Texto de António Baptista Coelho sobre palestra de Maria Celeste Ramos.

A propósito de um relato informal do que nos disse a Arq.ª Paisagista Maria Celeste Ramos na sua excelente palestra no Auditório 2 do Departamento de Sociologia da Universidade Nova de Lisboa em 14 de Fevereiro de 2008, apontam-se muitas ideias referidas pela palestrante e desenvolvem-se, um pouco, algumas linhas de pensamento sobre a árvore e a cidade.
De forma alguma se faz aqui um apontamento sistemático da muito rica intervenção de Celeste Ramos, apontam-se apenas algumas das ideias expostas, que mútua e minimamente se estruturam e sobre as quais se desenvolvem alguns comentários pessoais. E desde já se afirma que não se está aqui a esgotar o tema da relação entre a árvore e a cidade, previsto para esta sequência de artigos sobre a paisagem.

Falemos um pouco da cidade para começar.

A dimensão da cidade já não é aquela pela qual se optou ao longo de milénios e neste jogo relativo à dimensão da cidade há aspectos fundamentais a considerar, entre os quais um dos mais importantes é que a cidade é tanto um espaço físico como um espaço emocional – e, por vezes, e, hoje em dia, muitas vezes, há um grande esquecimento da dimensão emocional da cidade e das suas partes e elementos constituintes. De certa forma já nos aproximámos desta matéria no primeiro artigo desta série, quando se referiu a importância da paisagem urbana e quando se tentou oferecer uma definição de paisagem, muito ampla e afectiva.

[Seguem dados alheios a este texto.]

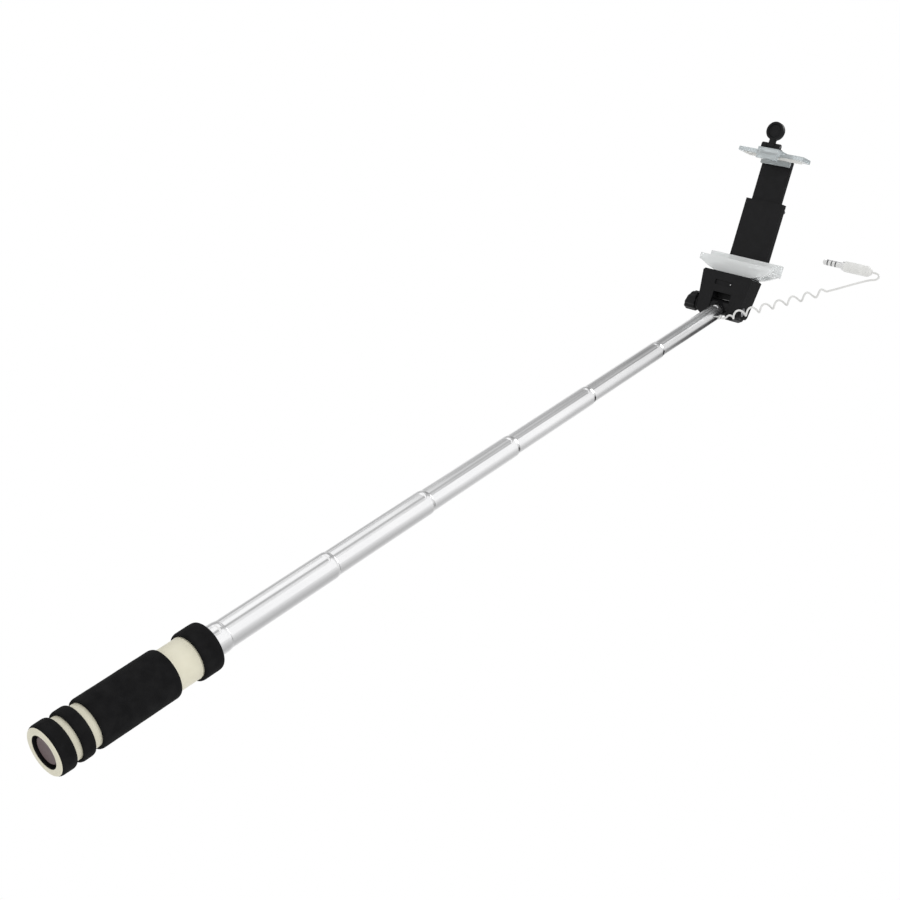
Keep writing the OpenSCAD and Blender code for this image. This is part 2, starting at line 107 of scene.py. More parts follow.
def low(node):
    """Lowest corner of a CAD node in millimetres."""
    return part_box(node)[0] / MM


def high(node):
    """Highest corner of a CAD node in millimetres."""
    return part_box(node)[1] / MM


# ---- Materials ----


def new_material(name, colour, roughness, metallic=0.0, **sockets):
    """A Principled material; sockets are set by name, with _ for a space."""
    material = bpy.data.materials.new(name)
    material.use_nodes = True
    shader = material.node_tree.nodes["Principled BSDF"]
    shader.inputs["Base Color"].default_value = (*colour, 1)
    shader.inputs["Roughness"].default_value = roughness
    shader.inputs["Metallic"].default_value = metallic
    for socket, value in sockets.items():
        shader.inputs[socket.replace("_", " ")].default_value = value
    return material


def texture(material, kind, scale, stretch=(1, 1, 1), detail=3.0):
    """A noise or cell texture in the piece's own coordinates; scale is in features per millimetre."""
    nodes, links = material.node_tree.nodes, material.node_tree.links
    place = nodes.new("ShaderNodeTexCoord")
    mapping = nodes.new("ShaderNodeMapping")
    mapping.inputs["Scale"].default_value = [s * scale / MM for s in stretch]
    links.new(place.outputs["Object"], mapping.inputs["Vector"])
    if kind == "cells":
        made = nodes.new("ShaderNodeTexVoronoi")
        output = made.outputs["Distance"]
    else:
        made = nodes.new("ShaderNodeTexNoise")
        made.inputs["Detail"].default_value = detail
        output = made.outputs[0]
    made.inputs["Scale"].default_value = 1.0
    links.new(mapping.outputs["Vector"], made.inputs["Vector"])
    return output


def ramp(material, value, stops):
    """Colours that follow a texture's value; stops are (place, colour)."""
    nodes, links = material.node_tree.nodes, material.node_tree.links
    made = nodes.new("ShaderNodeValToRGB")
    elements = made.color_ramp.elements
    while len(elements) < len(stops):
        elements.new(0.5)
    for element, (place, colour) in zip(elements, stops):
        element.position = place
        element.color = (*colour, 1)
    links.new(value, made.inputs["Fac"])
    return made.outputs["Color"]


def vary_colour(material, value, stops):
    shader = material.node_tree.nodes["Principled BSDF"]
    material.node_tree.links.new(ramp(material, value, stops), shader.inputs["Base Color"])


def vary_roughness(material, value, lowest, highest):
    nodes, links = material.node_tree.nodes, material.node_tree.links
    spread = nodes.new("ShaderNodeMapRange")
    spread.inputs["From Min"].default_value = 0.3
    spread.inputs["From Max"].default_value = 0.7
    spread.inputs["To Min"].default_value = lowest
    spread.inputs["To Max"].default_value = highest
    links.new(value, spread.inputs["Value"])
    links.new(spread.outputs["Result"], nodes["Principled BSDF"].inputs["Roughness"])


def bump(material, value, strength, height):
    """Raises the surface by height millimetres where value is 1, on top of any earlier bump."""
    nodes, links = material.node_tree.nodes, material.node_tree.links
    made = nodes.new("ShaderNodeBump")
    made.inputs["Strength"].default_value = strength
    made.inputs["Distance"].default_value = height * MM
    links.new(value, made.inputs["Height"])
    normal = nodes["Principled BSDF"].inputs["Normal"]
    if normal.is_linked:
        links.new(normal.links[0].from_socket, made.inputs["Normal"])
    links.new(made.outputs["Normal"], normal)


def foam_material():
    """Closed-cell foam: matte, with fine pores and a slightly worn, greyer skin in places."""
    made = new_material("foam", (0.006, 0.006, 0.006), 0.9, Specular_IOR_Level=0.12)
    wear = texture(made, "noise", 0.18, detail=5)
    vary_colour(made, wear, [(0.35, (0.0045, 0.0045, 0.005)), (0.7, (0.009, 0.009, 0.0095))])
    bump(made, texture(made, "cells", 3.2), 0.5, 0.12)
    bump(made, texture(made, "noise", 1.1, detail=6), 0.45, 0.16)
    return made


def cream_material():
    """Satin ivory moulding with a faint mottle."""
    made = new_material("cream", (0.7, 0.67, 0.53), 0.38, Coat_Weight=0.12, Coat_Roughness=0.3)
    cloud = texture(made, "noise", 0.12, detail=4)
    vary_colour(made, cloud, [(0.3, (0.68, 0.65, 0.51)), (0.7, (0.74, 0.71, 0.57))])
    vary_roughness(made, texture(made, "noise", 0.6), 0.33, 0.46)
    bump(made, texture(made, "noise", 2.5), 0.12, 0.03)
    return made


def chrome_material():
    """Satin-polished chrome: drawing lines along the tube and soft smudges."""
    made = new_material("chrome", (0.93, 0.93, 0.935), 0.16, 1.0)
    lines = texture(made, "noise", 1.6, stretch=(1, 1, 0.01), detail=1)
    vary_roughness(made, texture(made, "noise", 0.1, stretch=(1, 1, 0.35), detail=5), 0.12, 0.22)
    vary_colour(made, texture(made, "noise", 0.2, stretch=(1, 1, 0.1)),
                [(0.3, (0.9, 0.9, 0.91)), (0.7, (0.96, 0.96, 0.965))])
    bump(made, lines, 0.04, 0.004)
    return made


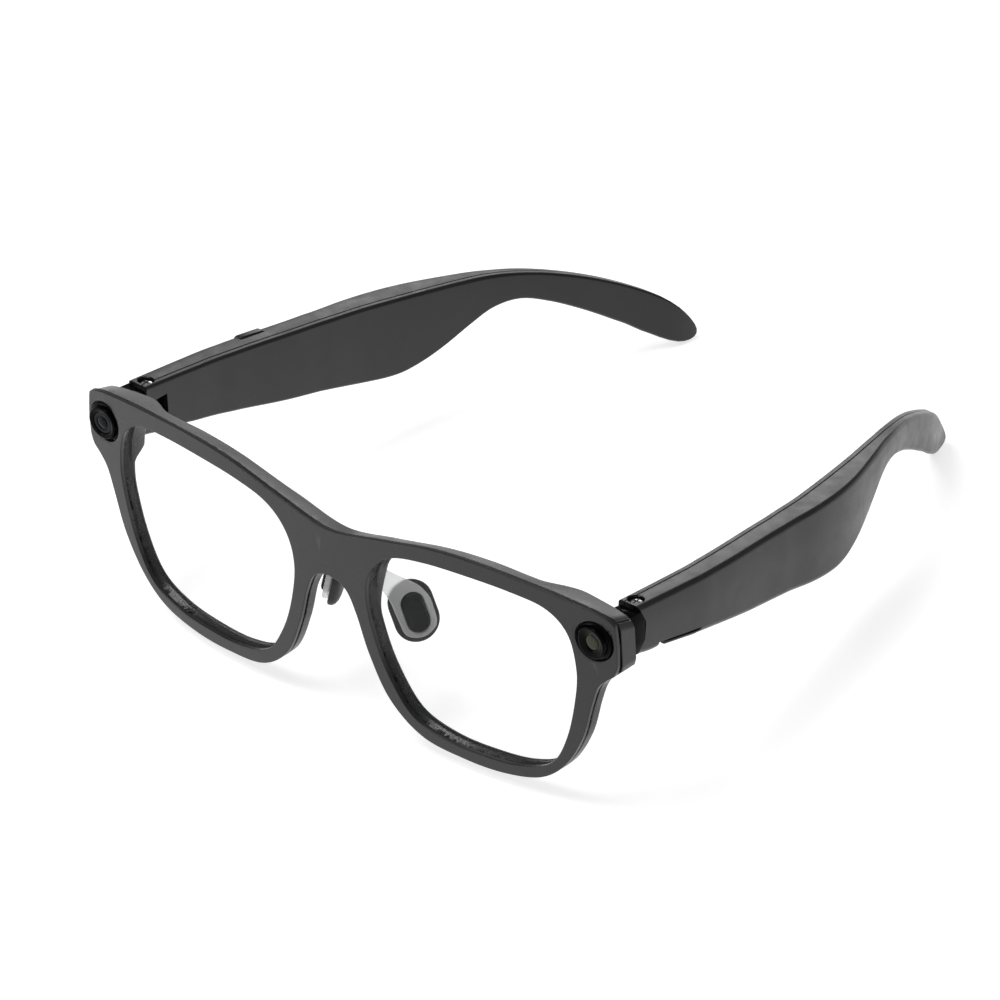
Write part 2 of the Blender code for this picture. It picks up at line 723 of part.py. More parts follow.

É importante lembrar aqui que, em séculos passados, para além de se tratar de outros tempos e outras realidades, nas quais havia realmente graves problemas em termos de pobreza e de qualidade de vida, e tal como apontou Celeste Ramos, as cidades tinham uma dimensão mais palpável, mais sentimental, mais física. E não será possível recuperar, hoje, um pouco dessa dimensão? Reaprendendo como fazer ruas e praças para as pessoas e pondo de lado, para sempre, o urbanismo feito para ser bonito nos desenhos e para ser útil ao veículo e a uma sociedade que, afinal, nem será aquela que mais nos interessa e que é a mais adequada a um ambiente regenerado?


Fig. 01: Alfama

E desenhar agora, desta maneira, formalizando-se aquilo que muitas vezes se fez de forma relativamente espontânea, mas também, muitas vezes, de forma exemplarmente objectivada e concretizada, será, como indicou a palestrante: desenhar com a natureza, organicamente; e/ou desenhar com uma racionalidade esclarecida. Empenhando-nos, sempre, na nobre e exigente tarefa de criar os ambientes da casa e da cidade.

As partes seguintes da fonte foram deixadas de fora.